Essa é uma pergunta que vira e mexe vem à tona e o que me motivou a escrever este artigo foi o fato de no último mês receber dois questionamentos complementares a respeito disso.
Na primeira oportunidade, fui questionada sobre a responsabilidade do auditor perante às auditorias de segurança de alimentos: deve o auditor apenas “checar” as evidências ou deve o auditor “desafiar” a empresa no que diz respeito à segurança de alimentos?
Na segunda oportunidade, a empresa me relatou ter passado por uma auditoria de sistema de gestão da qualidade na qual o auditor, ao término do processo, mandou o formulário de não conformidades já com as ações corretivas estabelecidas. Ou seja, o próprio auditor determinou o que a empresa deveria fazer!
É importante partir do início: existe uma norma ISO que fornece orientações para a realização de auditorias dos sistemas de gestão – a ISO 19011:2018 (Diretrizes para Auditoria de Sistemas de Gestão). Essa norma está estruturada da seguinte forma:
– Escopo;
– Referências Normativas;
– Termos e Definições;
– Princípios de Auditoria;
– Gerenciando um Programa de Auditoria;
– Executando uma Auditoria;
– Competência e Avaliação de Auditores.
Se olharmos apenas para o capítulo 4, Princípios de Auditoria, já teremos as respostas para os dois questionamentos iniciais. São 7 princípios fundamentais e destaco aqui 2 princípios que devemos avaliar:
- Independência: “A base para a imparcialidade da auditoria e objetividade das conclusões da auditoria: os auditores devem ser independentes da atividade sendo auditada, sempre que praticável, e devem em todos os casos atuar de uma forma livre de preconceitos e conflito de interesses”. Como um auditor que estabelece as ações corretivas no lugar do cliente pode afirmar cumprir com o princípio de independência? Afinal, ele é o auditor ou um consultor da empresa?
- Abordagem baseada em risco: “Uma abordagem de auditoria que considera riscos e oportunidades: a abordagem baseada em risco deve influenciar substancialmente o planejar, conduzir e relatar as auditorias, a fim de garantir que as auditorias sejam focadas em questões que são significativas para o cliente de auditoria e para alcançar os objetivos do programa de auditoria”.
É fato que houve uma grande mudança nos últimos anos – a própria ISO mudou sua abordagem trazendo o conceito de mentalidade de risco e foi justamente por isso que a abordagem baseada em risco também foi introduzida na ISO 19011 como um princípio de auditoria. Ou seja, no processo de auditoria, o papel do auditor deixa de ser um mero verificador e passa a ter um sentido mais amplo, de contribuir ativamente com o sistema de gestão da empresa e aspectos de melhoria contínua.

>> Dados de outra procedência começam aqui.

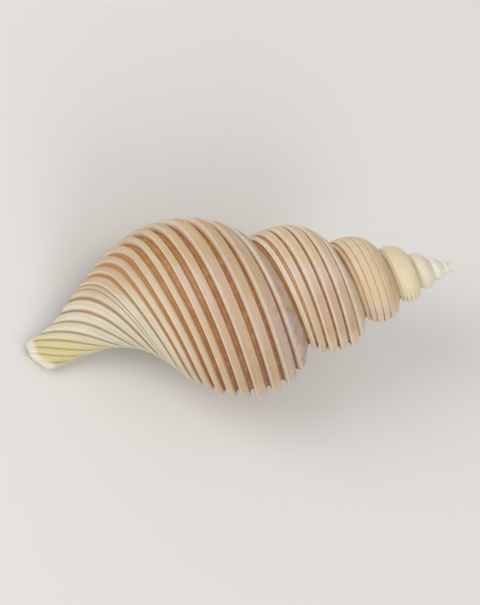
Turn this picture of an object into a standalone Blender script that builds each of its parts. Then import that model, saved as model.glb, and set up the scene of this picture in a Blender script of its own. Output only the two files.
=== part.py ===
# A whelk shell with flat spiral cords, lying on its aperture.
# Units are metres and +Z is up. The spire points to +X and the outer lip is on the +Y side.
#
# A point of the shell is found from three numbers: the turn it lies on, how far down its whorl it is
# (1 at the whorl's widest place), and how deep it is cut. Turn 0 is the underside edge of the last
# whorl as it is seen from behind, and the turns count up towards the outer lip.
import math

import bmesh
import bpy
from mathutils import Matrix, Vector

MM = 0.001

# Size of the shell
SHELL_LENGTH = 80.0 * MM
BODY_HEIGHT = 38.8 * MM
BODY_RADIUS = 16.0 * MM

# Growth in each turn, as natural logarithms
HEIGHT_GROWTH = 0.493
RADIUS_GROWTH = 0.36
RADIUS_SLOWING = 0.014
LATE_SLOWING = 0.15

# The tip of the spire is blunter than the growth would make it
TIP_TURN = -4.0
TIP_SINK = 0.5 * MM
TIP_RING = (0.45 * MM, 0.6 * MM)
TIP_DOME = 0.1 * MM
TIP_TURNS = 0.5

# Section of a whorl: how far down it is and how far out, as shares of the widest place's
WHORL_SECTION = (
    (0.754, 0.575), (0.765, 0.67), (0.80, 0.806), (0.85, 0.90), (0.92, 0.97), (1.0, 1.0),
    (1.08, 0.989), (1.16, 0.93), (1.24, 0.815), (1.32, 0.665), (1.40, 0.457), (1.48, 0.282),
    (1.56, 0.195), (1.66, 0.137), (1.84, 0.147), (1.95, 0.185), (2.02, 0.165),
)
SUTURE = WHORL_SECTION[0][0]
NECK = (1.08, 1.30)
NECK_FADE = 0.105
NECK_SLIM = 0.036
NECK_TURN = 0.5
NECK_BEFORE = 0.3
SUTURE_REACH = 0.07
ATTACH = 1.235
CANAL_START = 1.44
CANAL_FOOT = WHORL_SECTION[-1][0]

# Grooves between the cords: place and half width, in the same shares
GROOVES = (
    (0.829, 0.013), (0.905, 0.013), (0.982, 0.0135), (1.052, 0.0135), (1.117, 0.012), (1.176, 0.0115),
    (1.226, 0.0105), (1.275, 0.010), (1.320, 0.009), (1.358, 0.008), (1.395, 0.005),
)
GROOVE_SLOPE = 0.004
GROOVE_DEPTH = 0.05
GROOVE_FADE = 0.3
PLAIN_ROWS = (0.765, 0.785)
SPIRE_ROWS = (0.765, 0.829, 0.915, 1.010, 1.110)
CANAL_ROWS = 7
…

Infelizmente, auditores ainda são tímidos em desafiar as empresas de maneira adequada e lutam para “desafiar suficientemente a gestão”. Isso porque as empresas tendem a se incomodar bastante quando os auditores desafiam seus processos e sistemas e resumem isso como inferência do auditor.

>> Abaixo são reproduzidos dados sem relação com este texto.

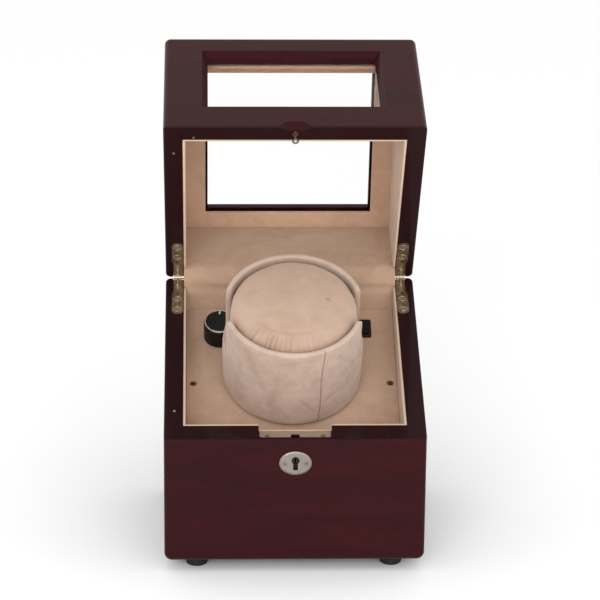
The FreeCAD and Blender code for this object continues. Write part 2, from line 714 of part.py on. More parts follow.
def bracket_posts():
    return [(x, y) for x in (-BRACKET_X + 4, BRACKET_X - 4) for y in (BRACKET_Y[0] + 4, BRACKET_Y[1] - 4)]


def drive_screws():
    """Pan-head screws: four up into the posts and two down into the gearbox."""
    under = BRACKET_TOP - BRACKET_THICKNESS
    up = fused([disc(2.4, under - 1.6, under), disc(1.2, under, -14)])
    down = fused([disc(2.2, BRACKET_TOP, BRACKET_TOP + 0.9), disc(1.2, under - 4, BRACKET_TOP)])
    screws = [moved(up, x, y) for x, y in bracket_posts()]
    screws += [moved(down, x, PINION_Y) for x in (-GEARBOX_SCREW, GEARBOX_SCREW)]
    return group(screws)


def gearmotor():
    """Round gearbox with its motor can, terminals at the end."""
    top = BRACKET_TOP - BRACKET_THICKNESS
    gearbox = disc(12, top - 14, top)
    boss = disc(3.4, top, BRACKET_TOP + 0.4)
    can = disc(10, top - 34, top - 14)
    nose = disc(3, top - 35.5, top - 34)
    tabs = [box((x - 1, x + 1), (-0.3, 0.3), (top - 38, top - 34)) for x in (-6, 6)]
    body = fused([gearbox, boss, can, nose, *tabs]).cut(disc(1.5 + RUNNING_CLEARANCE, -27, 0))
    holes = [disc(1.2, top - 4, top + 1, x) for x in (-GEARBOX_SCREW, GEARBOX_SCREW)]
    return moved(body.cut(group(holes)), y=PINION_Y)


# ---- electrics on the bottom board ---------------------------------------------------------------
def board_post_places():
    return [(x, y) for x in (BOARD_X[0] + 3, BOARD_X[1] - 3) for y in (BOARD_Y[0] + 3, BOARD_Y[1] - 3)]


def board_posts():
    """Plastic posts with pegs in the bottom board and in the circuit board."""
    post = fused([disc(3, BOTTOM_WALL, BOARD_Z), disc(1.5, BOTTOM_WALL - 3, BOARD_Z + 2.4)])
    return group([moved(post, x, y) for x, y in board_post_places()])


def circuit_board():
    board = box(BOARD_X, BOARD_Y, (BOARD_Z, BOARD_Z + 1.6))
    top = BOARD_Z + 1.6
    chips = [box((-8, 4), (110, 117), (top, top + 2)), box((10, 17), (108, 114), (top, top + 4)),
             box((-20, -14), (108, 120), (top, top + 3)), disc(3.2, top, top + 9, 18, 125),
             disc(2.5, top, top + 7, 8, 127), box((-12, -2), (124, 130), (top, top + 6))]
    holes = [disc(1.5, 0, 30, x, y) for x, y in board_post_places()]
    return fused([board, *chips]).cut(group(holes))


def dc_hole():
    return cylinder(5.6, (DC_X, LINED_REAR - 1, DC_Z), (0, 1, 0), 30)


def dc_socket():
    """Power socket in the rear wall, with its centre pin."""
    barrel = cylinder(5.5, (DC_X, LINED_REAR - 3, DC_Z), (0, 1, 0), DEPTH - LINED_REAR + 2.5)
    flange = cylinder(6.8, (DC_X, LINED_REAR - 1.5, DC_Z), (0, 1, 0), 1.4)
    bore = cylinder(3.1, (DC_X, DEPTH - 9.5, DC_Z), (0, 1, 0), 20)
    pin = cylinder(1.05, (DC_X, DEPTH - 10, DC_Z), (0, 1, 0), 8.5)
    tabs = [box((DC_X + x - 0.8, DC_X + x + 0.8), (LINED_REAR - 7, LINED_REAR - 3), (DC_Z - 0.3, DC_Z + 0.3))
            for x in (-2.5, 2.5)]
    return fused([fused([barrel, flange]).cut(bore), pin, *tabs])


# ---- underside -----------------------------------------------------------------------------------
def foot_places():
    return [(x, y) for x in (-FOOT_X, FOOT_X) for y in (FOOT_INSET, DEPTH - FOOT_INSET)]


def cover_screw_places():
    return [(x, y) for x in (-COVER_X + 4, COVER_X - 4) for y in (COVER_Y[0] + 4, COVER_Y[1] - 4)]


def underside_screw_places():
    """Where each screw's head lies: sunk in the feet, or flush with the cover."""
    feet = [(x, y, -FOOT_HEIGHT + 4) for x, y in foot_places()]
    return feet + [(x, y, 0) for x, y in cover_screw_places()]


def screw_from_below(x, y, z, maker):
    screw = maker(2.6, 1.3, 1.4, 7.5)
    screw.rotate(Vector(), X_AXIS, 180)
    return moved(screw, x, y, z)


def underside_screws():
    return group([screw_from_below(x, y, z, countersunk_screw) for x, y, z in underside_screw_places()])


def feet():
    radius, soft, low = FOOT_RADIUS, 1.8, -FOOT_HEIGHT
    profile = [(0, 0), (radius - 0.3, 0), (radius, low + soft),
               (radius - soft, low, radius - soft * ROUND, low + soft * ROUND), (0, low)]
    blank = turned(profile)
    well = disc(3.2, low - 1, low + 4)
    result = []
    for x, y in foot_places():
        foot = moved(blank.cut(well), x, y)
        result.append(foot.cut(screw_from_below(x, y, low + 4, screw_hole)))
    return group(result)


def access_cover():
    plate = prism(rectangle(-COVER_X + 0.2, COVER_X - 0.2, COVER_Y[0] + 0.2, COVER_Y[1] - 0.2, 6), "xy",
                  0, COVER_THICKNESS)
    return plate.cut(group([screw_from_below(x, y, 0, screw_hole) for x, y in cover_screw_places()]))


# ---- lock ----------------------------------------------------------------------------------------
def lock_recess():
    """The shallow recess in the front rim, open to the inside through the lining."""
    flat = rectangle(-LOCK_HALF, LOCK_HALF, LOCK_SKIN, 40, 2)
    return on_rim(prism(flat, "xy", -LOCK_RECESS, 10))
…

Tenho que dizer que inferência é algo completamente diferente de desafio – aceitem o fato de que chegar a uma conclusão de auditoria é um exercício de inferência que envolve julgamento considerável. Por isso, é muito importante que todos os aspectos da conclusão sejam sustentados por achados baseados em evidências objetivas relacionadas aos critérios de auditoria. Dito isso, “boas” empresas respeitarão um auditor que desafia, porque elas veem o valor de longo prazo de tal desafio. Mas a auditoria não é apenas para “boas” empresas; a dura realidade é que existem mais empresas “ruins” do que todos nós gostaríamos de acreditar. Na verdade, se houvesse mais “boas” empresas, os organismos certificadores já teriam uma cultura próspera de desafio, porque esse seria o equilíbrio do mercado.

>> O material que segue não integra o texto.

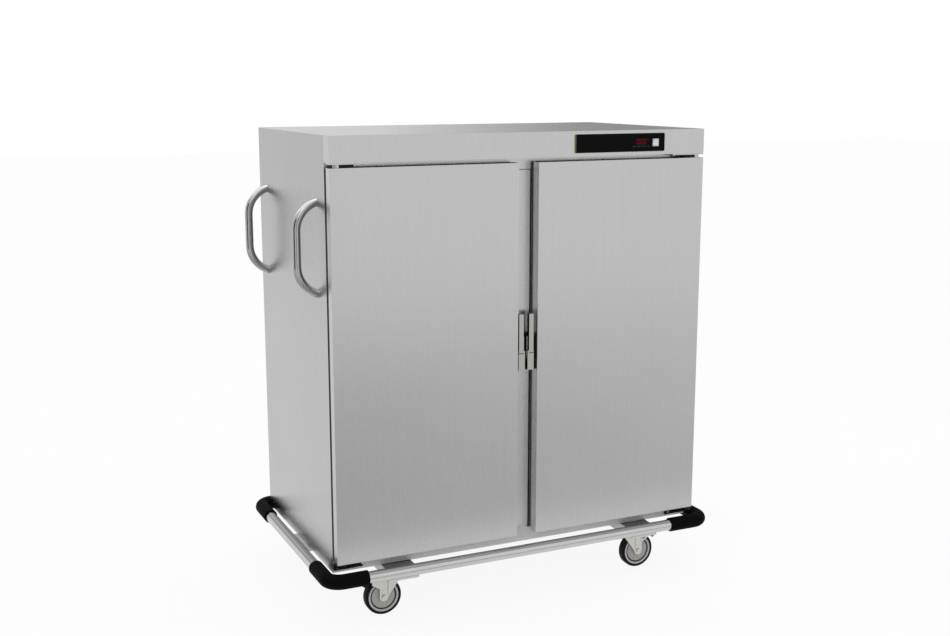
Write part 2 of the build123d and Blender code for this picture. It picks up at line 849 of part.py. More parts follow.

É fundamental que os organismos de certificação incentivem e permitam que seus profissionais de auditoria exerçam essa mentalidade questionadora. Cultivar tal ambiente – uma “cultura de desafio” – é uma das principais responsabilidades dos organismos de certificação – e não apenas dos organismos de certificação: pense nesse assunto sob a ótica da equipe dos auditores internos da sua empresa. Por sua vez, é de suma importância que as empresas reflitam se as auditorias externas (e até mesmo as internas) fazem algum sentido para elas ou é apenas uma rotina chata a ser cumprida. Empresas que apenas cumprem agenda dificilmente aceitarão a cultura de desafio pois isso as forçaria a saírem de suas zonas de conforto.
Em um próximo post falaremos mais sobre a “cultura de desafio” e os princípios que a norteiam, combinado?
João Paulo Ferreira
Virgínia, parabéns pelo excelente post! Uma belíssima reflexão sobre esse tema de Auditores que só cumprem tabela ou de Auditores que desafiam pessoas e organizações para trazer melhorias ao Sistema de Gestão. Esse desafio precisa ser realmente trabalhado pelo auditor e pelo auditado!
Virgínia Mendonça
Obrigada, JP! 🙂
Alan E. Rodrigues
Nossa adorei o texto e é muito bom quando expandimos o cérebro com o aprendizado e desafios colocados pelo Auditor, já passei por muitas auditorias e aprendi e melhorei com cada uma. E somado a isso coloco a gestão do conhecimento, outra ISO que vem ganhando força e a tomada de decisão, que hoje é fundamental na mitigação dos riscos e da melhoria contínua.